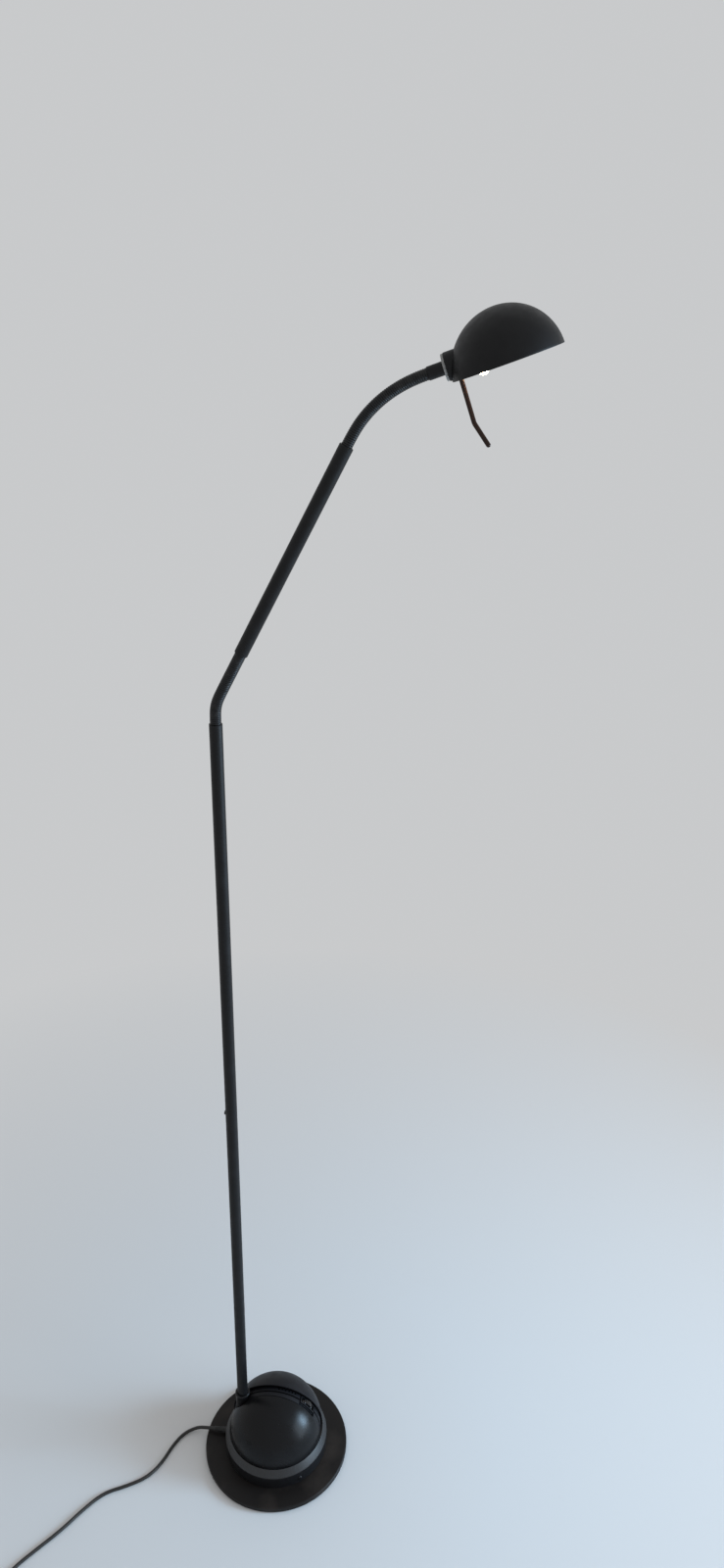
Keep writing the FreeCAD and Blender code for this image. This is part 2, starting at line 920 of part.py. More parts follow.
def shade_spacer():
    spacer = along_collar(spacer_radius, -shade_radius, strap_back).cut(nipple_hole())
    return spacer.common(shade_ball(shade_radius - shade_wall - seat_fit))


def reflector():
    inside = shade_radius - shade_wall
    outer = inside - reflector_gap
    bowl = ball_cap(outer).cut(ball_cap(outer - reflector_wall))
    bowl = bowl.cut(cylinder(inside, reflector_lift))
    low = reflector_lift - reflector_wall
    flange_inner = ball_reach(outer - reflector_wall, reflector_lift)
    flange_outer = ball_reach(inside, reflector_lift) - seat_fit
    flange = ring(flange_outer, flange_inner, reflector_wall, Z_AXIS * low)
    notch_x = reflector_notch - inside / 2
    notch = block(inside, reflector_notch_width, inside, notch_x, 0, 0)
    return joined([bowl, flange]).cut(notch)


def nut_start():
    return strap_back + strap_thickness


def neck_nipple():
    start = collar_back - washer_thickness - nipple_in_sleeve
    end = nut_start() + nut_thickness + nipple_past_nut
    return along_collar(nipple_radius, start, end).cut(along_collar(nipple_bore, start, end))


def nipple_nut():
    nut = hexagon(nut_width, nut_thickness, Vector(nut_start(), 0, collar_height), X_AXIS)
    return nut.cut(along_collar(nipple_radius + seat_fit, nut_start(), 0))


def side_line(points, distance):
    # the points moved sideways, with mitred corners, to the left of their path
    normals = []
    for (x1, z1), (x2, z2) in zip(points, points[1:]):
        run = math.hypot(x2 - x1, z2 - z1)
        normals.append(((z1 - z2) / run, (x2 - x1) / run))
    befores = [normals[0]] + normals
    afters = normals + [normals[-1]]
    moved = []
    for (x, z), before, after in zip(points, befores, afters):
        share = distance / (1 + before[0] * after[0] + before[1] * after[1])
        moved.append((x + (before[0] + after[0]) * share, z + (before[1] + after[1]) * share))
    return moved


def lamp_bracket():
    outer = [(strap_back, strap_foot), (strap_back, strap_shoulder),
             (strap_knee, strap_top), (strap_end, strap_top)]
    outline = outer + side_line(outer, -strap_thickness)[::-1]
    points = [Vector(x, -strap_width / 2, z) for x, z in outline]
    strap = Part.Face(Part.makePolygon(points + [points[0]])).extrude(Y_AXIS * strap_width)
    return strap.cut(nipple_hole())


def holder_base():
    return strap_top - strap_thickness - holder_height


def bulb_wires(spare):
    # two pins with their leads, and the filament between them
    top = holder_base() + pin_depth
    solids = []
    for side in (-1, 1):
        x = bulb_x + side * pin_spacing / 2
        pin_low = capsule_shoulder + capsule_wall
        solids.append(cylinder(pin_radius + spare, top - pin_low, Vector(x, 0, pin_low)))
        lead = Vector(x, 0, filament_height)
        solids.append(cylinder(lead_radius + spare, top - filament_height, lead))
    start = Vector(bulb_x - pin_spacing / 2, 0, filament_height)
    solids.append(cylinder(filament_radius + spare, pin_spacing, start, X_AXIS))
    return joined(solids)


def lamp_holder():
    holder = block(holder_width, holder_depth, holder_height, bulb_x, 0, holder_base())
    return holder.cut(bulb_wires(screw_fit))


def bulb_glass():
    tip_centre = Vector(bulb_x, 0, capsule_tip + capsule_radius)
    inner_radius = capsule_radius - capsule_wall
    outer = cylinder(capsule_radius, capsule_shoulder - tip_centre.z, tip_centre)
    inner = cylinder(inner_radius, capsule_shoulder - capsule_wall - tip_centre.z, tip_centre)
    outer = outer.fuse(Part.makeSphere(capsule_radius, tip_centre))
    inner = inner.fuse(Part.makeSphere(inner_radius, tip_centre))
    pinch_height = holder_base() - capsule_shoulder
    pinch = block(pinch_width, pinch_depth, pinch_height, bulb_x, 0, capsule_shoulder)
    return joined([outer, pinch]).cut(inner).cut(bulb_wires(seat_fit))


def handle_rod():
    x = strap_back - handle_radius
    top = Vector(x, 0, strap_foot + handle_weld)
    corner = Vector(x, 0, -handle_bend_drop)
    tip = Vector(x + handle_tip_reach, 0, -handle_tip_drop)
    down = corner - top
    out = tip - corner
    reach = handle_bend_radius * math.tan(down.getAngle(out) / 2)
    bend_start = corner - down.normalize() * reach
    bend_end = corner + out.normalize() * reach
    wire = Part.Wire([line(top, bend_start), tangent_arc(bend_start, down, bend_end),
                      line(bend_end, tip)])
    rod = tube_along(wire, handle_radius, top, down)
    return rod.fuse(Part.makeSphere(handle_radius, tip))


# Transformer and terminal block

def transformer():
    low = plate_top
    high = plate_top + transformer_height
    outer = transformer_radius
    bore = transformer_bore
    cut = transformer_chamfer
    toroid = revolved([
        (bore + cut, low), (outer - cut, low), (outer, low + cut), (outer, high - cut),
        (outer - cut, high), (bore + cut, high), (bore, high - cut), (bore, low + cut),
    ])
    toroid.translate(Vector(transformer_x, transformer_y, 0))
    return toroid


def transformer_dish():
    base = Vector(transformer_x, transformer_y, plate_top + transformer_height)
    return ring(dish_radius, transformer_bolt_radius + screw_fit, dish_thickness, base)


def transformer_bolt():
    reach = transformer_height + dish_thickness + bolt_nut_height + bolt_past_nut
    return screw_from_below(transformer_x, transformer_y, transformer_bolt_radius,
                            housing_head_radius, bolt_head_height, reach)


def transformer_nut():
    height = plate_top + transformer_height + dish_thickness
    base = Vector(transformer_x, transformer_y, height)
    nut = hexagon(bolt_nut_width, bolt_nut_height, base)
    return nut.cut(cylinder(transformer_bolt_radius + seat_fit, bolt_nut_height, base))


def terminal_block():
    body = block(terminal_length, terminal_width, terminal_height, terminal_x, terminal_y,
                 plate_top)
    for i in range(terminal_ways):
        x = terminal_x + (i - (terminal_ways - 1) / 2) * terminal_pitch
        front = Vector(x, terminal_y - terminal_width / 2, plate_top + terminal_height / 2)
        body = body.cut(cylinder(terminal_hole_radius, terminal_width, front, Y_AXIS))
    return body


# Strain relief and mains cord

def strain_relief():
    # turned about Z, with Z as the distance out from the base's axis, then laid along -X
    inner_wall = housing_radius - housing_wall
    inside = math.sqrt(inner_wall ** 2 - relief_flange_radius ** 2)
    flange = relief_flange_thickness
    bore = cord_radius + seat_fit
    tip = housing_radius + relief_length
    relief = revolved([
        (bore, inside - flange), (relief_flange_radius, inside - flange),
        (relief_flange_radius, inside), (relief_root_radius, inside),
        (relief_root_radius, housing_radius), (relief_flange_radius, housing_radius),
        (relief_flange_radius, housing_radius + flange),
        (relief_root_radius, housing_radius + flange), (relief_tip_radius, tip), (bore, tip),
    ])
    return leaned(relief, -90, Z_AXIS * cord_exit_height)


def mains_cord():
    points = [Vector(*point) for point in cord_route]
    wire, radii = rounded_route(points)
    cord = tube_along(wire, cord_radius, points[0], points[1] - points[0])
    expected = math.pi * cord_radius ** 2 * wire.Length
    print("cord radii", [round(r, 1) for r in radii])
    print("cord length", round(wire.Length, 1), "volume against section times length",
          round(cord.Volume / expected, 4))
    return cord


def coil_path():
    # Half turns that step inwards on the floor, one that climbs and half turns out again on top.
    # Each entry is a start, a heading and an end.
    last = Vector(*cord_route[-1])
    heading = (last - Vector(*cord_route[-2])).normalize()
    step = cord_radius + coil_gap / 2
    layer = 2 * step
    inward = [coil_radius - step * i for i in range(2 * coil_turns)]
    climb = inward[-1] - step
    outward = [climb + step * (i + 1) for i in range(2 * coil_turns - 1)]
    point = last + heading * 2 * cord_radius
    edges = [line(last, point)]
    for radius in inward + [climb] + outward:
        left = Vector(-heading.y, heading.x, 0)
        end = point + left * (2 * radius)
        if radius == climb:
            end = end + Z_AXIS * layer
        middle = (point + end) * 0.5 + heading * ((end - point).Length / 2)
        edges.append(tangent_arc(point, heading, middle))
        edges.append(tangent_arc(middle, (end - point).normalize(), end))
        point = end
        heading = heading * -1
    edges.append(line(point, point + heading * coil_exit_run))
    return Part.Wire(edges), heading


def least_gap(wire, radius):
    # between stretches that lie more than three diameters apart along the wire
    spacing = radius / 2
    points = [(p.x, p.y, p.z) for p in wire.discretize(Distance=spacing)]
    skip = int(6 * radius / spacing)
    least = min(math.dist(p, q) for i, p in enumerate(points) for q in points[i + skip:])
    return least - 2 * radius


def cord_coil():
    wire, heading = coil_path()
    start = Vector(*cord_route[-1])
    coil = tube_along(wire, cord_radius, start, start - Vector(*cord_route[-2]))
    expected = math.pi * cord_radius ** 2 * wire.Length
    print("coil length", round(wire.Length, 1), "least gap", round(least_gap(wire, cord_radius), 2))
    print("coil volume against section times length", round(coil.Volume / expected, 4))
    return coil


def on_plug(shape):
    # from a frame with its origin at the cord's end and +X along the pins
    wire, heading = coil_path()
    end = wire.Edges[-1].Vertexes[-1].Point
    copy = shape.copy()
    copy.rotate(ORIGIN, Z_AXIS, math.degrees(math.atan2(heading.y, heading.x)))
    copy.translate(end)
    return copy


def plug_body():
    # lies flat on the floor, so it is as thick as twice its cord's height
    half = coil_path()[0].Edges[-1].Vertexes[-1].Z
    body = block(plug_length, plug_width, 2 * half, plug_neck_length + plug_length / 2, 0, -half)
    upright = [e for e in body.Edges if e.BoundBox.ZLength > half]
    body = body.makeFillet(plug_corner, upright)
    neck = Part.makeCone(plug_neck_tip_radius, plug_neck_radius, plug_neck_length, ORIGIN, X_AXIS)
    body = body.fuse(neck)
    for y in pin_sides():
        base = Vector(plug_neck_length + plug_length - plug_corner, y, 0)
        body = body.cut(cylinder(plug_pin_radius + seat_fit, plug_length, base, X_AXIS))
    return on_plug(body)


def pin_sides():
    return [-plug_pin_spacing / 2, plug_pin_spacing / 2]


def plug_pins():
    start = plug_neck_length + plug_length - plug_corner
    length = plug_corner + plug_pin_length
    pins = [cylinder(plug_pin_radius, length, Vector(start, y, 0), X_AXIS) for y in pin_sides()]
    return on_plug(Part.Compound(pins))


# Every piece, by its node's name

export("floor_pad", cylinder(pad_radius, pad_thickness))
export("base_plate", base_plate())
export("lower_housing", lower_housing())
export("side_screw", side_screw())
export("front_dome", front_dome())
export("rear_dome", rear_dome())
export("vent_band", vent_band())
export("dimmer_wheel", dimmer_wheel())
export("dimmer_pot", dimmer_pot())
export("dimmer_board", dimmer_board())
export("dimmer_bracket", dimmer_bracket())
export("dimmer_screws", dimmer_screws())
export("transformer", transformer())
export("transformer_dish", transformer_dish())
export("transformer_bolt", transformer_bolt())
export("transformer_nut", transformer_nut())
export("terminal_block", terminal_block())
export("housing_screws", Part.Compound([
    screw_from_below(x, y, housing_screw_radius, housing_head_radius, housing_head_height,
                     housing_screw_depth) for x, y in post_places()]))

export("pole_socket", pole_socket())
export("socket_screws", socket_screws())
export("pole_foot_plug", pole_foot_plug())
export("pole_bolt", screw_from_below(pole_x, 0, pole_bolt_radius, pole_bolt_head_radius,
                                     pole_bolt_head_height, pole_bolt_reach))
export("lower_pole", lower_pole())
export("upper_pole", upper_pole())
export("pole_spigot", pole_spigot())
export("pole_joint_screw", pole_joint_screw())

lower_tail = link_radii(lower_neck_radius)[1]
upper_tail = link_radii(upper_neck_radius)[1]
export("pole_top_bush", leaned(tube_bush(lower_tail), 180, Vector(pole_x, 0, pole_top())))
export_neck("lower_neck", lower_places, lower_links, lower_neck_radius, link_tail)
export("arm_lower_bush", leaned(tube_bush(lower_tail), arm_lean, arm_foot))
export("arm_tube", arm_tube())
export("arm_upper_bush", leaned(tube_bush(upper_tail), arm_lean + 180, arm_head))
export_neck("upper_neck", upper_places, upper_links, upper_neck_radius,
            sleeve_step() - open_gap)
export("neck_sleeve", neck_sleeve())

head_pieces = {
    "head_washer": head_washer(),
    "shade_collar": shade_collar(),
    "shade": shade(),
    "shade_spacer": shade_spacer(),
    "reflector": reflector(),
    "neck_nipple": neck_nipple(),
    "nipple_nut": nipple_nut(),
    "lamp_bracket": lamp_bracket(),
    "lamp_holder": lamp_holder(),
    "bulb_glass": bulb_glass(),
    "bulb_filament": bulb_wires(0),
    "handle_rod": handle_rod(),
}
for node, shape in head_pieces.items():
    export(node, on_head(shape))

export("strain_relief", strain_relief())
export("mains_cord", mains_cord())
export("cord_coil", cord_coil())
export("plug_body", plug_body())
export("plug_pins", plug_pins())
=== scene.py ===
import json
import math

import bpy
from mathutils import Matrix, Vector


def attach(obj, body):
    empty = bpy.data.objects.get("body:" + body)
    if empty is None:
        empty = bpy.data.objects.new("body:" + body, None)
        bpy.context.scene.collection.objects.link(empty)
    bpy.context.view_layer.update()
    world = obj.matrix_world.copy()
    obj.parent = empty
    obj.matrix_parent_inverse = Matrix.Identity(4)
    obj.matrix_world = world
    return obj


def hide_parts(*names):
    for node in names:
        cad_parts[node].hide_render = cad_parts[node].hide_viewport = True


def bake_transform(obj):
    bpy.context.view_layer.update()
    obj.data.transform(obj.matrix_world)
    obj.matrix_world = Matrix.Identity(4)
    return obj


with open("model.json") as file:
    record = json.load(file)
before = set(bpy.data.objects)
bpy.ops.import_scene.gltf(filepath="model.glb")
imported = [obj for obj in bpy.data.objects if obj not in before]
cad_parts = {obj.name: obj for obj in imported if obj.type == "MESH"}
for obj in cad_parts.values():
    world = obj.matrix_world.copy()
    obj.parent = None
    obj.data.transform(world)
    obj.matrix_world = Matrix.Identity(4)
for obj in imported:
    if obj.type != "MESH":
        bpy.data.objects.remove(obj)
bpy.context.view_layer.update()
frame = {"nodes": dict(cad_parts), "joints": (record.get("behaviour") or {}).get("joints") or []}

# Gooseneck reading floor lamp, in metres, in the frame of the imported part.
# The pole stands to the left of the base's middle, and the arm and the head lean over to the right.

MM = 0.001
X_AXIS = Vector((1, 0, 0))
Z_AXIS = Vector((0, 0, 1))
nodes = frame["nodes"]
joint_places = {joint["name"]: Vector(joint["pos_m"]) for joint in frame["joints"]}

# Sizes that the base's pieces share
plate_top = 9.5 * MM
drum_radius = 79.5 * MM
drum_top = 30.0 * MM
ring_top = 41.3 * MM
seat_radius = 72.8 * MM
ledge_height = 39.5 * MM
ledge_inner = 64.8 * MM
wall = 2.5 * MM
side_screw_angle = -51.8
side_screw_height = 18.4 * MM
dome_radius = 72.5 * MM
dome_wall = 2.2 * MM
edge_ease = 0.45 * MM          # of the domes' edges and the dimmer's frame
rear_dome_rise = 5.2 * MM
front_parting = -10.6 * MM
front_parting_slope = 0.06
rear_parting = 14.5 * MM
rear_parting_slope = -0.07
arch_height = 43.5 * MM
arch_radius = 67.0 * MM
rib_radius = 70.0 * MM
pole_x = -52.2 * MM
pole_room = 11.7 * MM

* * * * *

Set exercise: From the listing above, output exactly the run of lines that starts with the line containing "lower_tail = link_radii(lower_neck_radius)[1]" and ends with the line containing "record = json.load(file)".

Correct response:
lower_tail = link_radii(lower_neck_radius)[1]
upper_tail = link_radii(upper_neck_radius)[1]
export("pole_top_bush", leaned(tube_bush(lower_tail), 180, Vector(pole_x, 0, pole_top())))
export_neck("lower_neck", lower_places, lower_links, lower_neck_radius, link_tail)
export("arm_lower_bush", leaned(tube_bush(lower_tail), arm_lean, arm_foot))
export("arm_tube", arm_tube())
export("arm_upper_bush", leaned(tube_bush(upper_tail), arm_lean + 180, arm_head))
export_neck("upper_neck", upper_places, upper_links, upper_neck_radius,
            sleeve_step() - open_gap)
export("neck_sleeve", neck_sleeve())

head_pieces = {
    "head_washer": head_washer(),
    "shade_collar": shade_collar(),
    "shade": shade(),
    "shade_spacer": shade_spacer(),
    "reflector": reflector(),
    "neck_nipple": neck_nipple(),
    "nipple_nut": nipple_nut(),
    "lamp_bracket": lamp_bracket(),
    "lamp_holder": lamp_holder(),
    "bulb_glass": bulb_glass(),
    "bulb_filament": bulb_wires(0),
    "handle_rod": handle_rod(),
}
for node, shape in head_pieces.items():
    export(node, on_head(shape))

export("strain_relief", strain_relief())
export("mains_cord", mains_cord())
export("cord_coil", cord_coil())
export("plug_body", plug_body())
export("plug_pins", plug_pins())
=== scene.py ===
import json
import math

import bpy
from mathutils import Matrix, Vector


def attach(obj, body):
    empty = bpy.data.objects.get("body:" + body)
    if empty is None:
        empty = bpy.data.objects.new("body:" + body, None)
        bpy.context.scene.collection.objects.link(empty)
    bpy.context.view_layer.update()
    world = obj.matrix_world.copy()
    obj.parent = empty
    obj.matrix_parent_inverse = Matrix.Identity(4)
    obj.matrix_world = world
    return obj


def hide_parts(*names):
    for node in names:
        cad_parts[node].hide_render = cad_parts[node].hide_viewport = True


def bake_transform(obj):
    bpy.context.view_layer.update()
    obj.data.transform(obj.matrix_world)
    obj.matrix_world = Matrix.Identity(4)
    return obj


with open("model.json") as file:
    record = json.load(file)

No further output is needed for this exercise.